* **SUPPLIED MATERIAL**
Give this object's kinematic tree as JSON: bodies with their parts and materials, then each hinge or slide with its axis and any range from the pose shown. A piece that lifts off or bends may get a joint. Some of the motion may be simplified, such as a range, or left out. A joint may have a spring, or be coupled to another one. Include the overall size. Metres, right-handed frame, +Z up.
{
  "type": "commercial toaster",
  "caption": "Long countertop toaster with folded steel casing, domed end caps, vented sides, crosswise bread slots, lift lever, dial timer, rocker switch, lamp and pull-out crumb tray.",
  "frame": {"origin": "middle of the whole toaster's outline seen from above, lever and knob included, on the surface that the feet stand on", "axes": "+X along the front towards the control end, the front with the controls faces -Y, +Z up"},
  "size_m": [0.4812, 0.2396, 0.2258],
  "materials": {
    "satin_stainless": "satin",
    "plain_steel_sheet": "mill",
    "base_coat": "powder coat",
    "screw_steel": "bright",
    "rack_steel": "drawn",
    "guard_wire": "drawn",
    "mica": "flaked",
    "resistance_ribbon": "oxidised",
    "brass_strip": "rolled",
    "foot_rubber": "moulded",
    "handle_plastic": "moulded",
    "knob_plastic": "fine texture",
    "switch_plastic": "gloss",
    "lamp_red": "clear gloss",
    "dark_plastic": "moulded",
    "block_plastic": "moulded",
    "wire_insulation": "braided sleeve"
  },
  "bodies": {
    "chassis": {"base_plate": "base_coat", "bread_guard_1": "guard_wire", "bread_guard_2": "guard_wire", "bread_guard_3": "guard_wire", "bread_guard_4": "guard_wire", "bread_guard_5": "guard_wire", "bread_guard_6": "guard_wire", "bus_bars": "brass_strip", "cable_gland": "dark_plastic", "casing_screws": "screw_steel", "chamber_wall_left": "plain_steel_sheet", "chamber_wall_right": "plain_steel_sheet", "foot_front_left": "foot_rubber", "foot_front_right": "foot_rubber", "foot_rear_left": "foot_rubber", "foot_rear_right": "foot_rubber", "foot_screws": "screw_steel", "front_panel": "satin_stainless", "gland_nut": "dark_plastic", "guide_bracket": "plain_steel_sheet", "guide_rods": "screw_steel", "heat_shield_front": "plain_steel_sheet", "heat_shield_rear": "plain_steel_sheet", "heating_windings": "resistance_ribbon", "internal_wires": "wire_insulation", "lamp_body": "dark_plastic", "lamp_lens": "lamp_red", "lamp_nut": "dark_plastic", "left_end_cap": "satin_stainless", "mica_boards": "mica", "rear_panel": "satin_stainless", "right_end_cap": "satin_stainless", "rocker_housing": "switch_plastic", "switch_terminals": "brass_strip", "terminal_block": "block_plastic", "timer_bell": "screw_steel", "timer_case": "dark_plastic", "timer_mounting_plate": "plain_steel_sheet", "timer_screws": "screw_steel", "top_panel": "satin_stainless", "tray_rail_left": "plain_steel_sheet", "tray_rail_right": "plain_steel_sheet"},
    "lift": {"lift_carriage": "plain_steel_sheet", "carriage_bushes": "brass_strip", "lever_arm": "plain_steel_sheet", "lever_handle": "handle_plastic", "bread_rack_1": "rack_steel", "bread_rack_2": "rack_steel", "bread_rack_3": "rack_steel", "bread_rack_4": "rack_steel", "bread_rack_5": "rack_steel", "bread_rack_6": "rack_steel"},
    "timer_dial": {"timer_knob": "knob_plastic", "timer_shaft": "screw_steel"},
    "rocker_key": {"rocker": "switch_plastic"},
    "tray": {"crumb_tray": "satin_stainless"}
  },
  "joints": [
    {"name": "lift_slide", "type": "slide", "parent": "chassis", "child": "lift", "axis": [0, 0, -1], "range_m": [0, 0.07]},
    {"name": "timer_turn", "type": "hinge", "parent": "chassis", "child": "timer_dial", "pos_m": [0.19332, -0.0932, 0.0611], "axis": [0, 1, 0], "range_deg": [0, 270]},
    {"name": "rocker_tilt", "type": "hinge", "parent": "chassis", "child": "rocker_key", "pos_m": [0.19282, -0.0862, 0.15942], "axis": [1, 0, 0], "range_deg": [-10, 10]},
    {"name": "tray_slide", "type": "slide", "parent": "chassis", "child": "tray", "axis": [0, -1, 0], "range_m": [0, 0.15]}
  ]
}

* **EXERCISE GOAL**
Copy out the whole listing, exactly as written.

* **TASK ANSWER**
Give this object's kinematic tree as JSON: bodies with their parts and materials, then each hinge or slide with its axis and any range from the pose shown. A piece that lifts off or bends may get a joint. Some of the motion may be simplified, such as a range, or left out. A joint may have a spring, or be coupled to another one. Include the overall size. Metres, right-handed frame, +Z up.
{
  "type": "commercial toaster",
  "caption": "Long countertop toaster with folded steel casing, domed end caps, vented sides, crosswise bread slots, lift lever, dial timer, rocker switch, lamp and pull-out crumb tray.",
  "frame": {"origin": "middle of the whole toaster's outline seen from above, lever and knob included, on the surface that the feet stand on", "axes": "+X along the front towards the control end, the front with the controls faces -Y, +Z up"},
  "size_m": [0.4812, 0.2396, 0.2258],
  "materials": {
    "satin_stainless": "satin",
    "plain_steel_sheet": "mill",
    "base_coat": "powder coat",
    "screw_steel": "bright",
    "rack_steel": "drawn",
    "guard_wire": "drawn",
    "mica": "flaked",
    "resistance_ribbon": "oxidised",
    "brass_strip": "rolled",
    "foot_rubber": "moulded",
    "handle_plastic": "moulded",
    "knob_plastic": "fine texture",
    "switch_plastic": "gloss",
    "lamp_red": "clear gloss",
    "dark_plastic": "moulded",
    "block_plastic": "moulded",
    "wire_insulation": "braided sleeve"
  },
  "bodies": {
    "chassis": {"base_plate": "base_coat", "bread_guard_1": "guard_wire", "bread_guard_2": "guard_wire", "bread_guard_3": "guard_wire", "bread_guard_4": "guard_wire", "bread_guard_5": "guard_wire", "bread_guard_6": "guard_wire", "bus_bars": "brass_strip", "cable_gland": "dark_plastic", "casing_screws": "screw_steel", "chamber_wall_left": "plain_steel_sheet", "chamber_wall_right": "plain_steel_sheet", "foot_front_left": "foot_rubber", "foot_front_right": "foot_rubber", "foot_rear_left": "foot_rubber", "foot_rear_right": "foot_rubber", "foot_screws": "screw_steel", "front_panel": "satin_stainless", "gland_nut": "dark_plastic", "guide_bracket": "plain_steel_sheet", "guide_rods": "screw_steel", "heat_shield_front": "plain_steel_sheet", "heat_shield_rear": "plain_steel_sheet", "heating_windings": "resistance_ribbon", "internal_wires": "wire_insulation", "lamp_body": "dark_plastic", "lamp_lens": "lamp_red", "lamp_nut": "dark_plastic", "left_end_cap": "satin_stainless", "mica_boards": "mica", "rear_panel": "satin_stainless", "right_end_cap": "satin_stainless", "rocker_housing": "switch_plastic", "switch_terminals": "brass_strip", "terminal_block": "block_plastic", "timer_bell": "screw_steel", "timer_case": "dark_plastic", "timer_mounting_plate": "plain_steel_sheet", "timer_screws": "screw_steel", "top_panel": "satin_stainless", "tray_rail_left": "plain_steel_sheet", "tray_rail_right": "plain_steel_sheet"},
    "lift": {"lift_carriage": "plain_steel_sheet", "carriage_bushes": "brass_strip", "lever_arm": "plain_steel_sheet", "lever_handle": "handle_plastic", "bread_rack_1": "rack_steel", "bread_rack_2": "rack_steel", "bread_rack_3": "rack_steel", "bread_rack_4": "rack_steel", "bread_rack_5": "rack_steel", "bread_rack_6": "rack_steel"},
    "timer_dial": {"timer_knob": "knob_plastic", "timer_shaft": "screw_steel"},
    "rocker_key": {"rocker": "switch_plastic"},
    "tray": {"crumb_tray": "satin_stainless"}
  },
  "joints": [
    {"name": "lift_slide", "type": "slide", "parent": "chassis", "child": "lift", "axis": [0, 0, -1], "range_m": [0, 0.07]},
    {"name": "timer_turn", "type": "hinge", "parent": "chassis", "child": "timer_dial", "pos_m": [0.19332, -0.0932, 0.0611], "axis": [0, 1, 0], "range_deg": [0, 270]},
    {"name": "rocker_tilt", "type": "hinge", "parent": "chassis", "child": "rocker_key", "pos_m": [0.19282, -0.0862, 0.15942], "axis": [1, 0, 0], "range_deg": [-10, 10]},
    {"name": "tray_slide", "type": "slide", "parent": "chassis", "child": "tray", "axis": [0, -1, 0], "range_m": [0, 0.15]}
  ]
}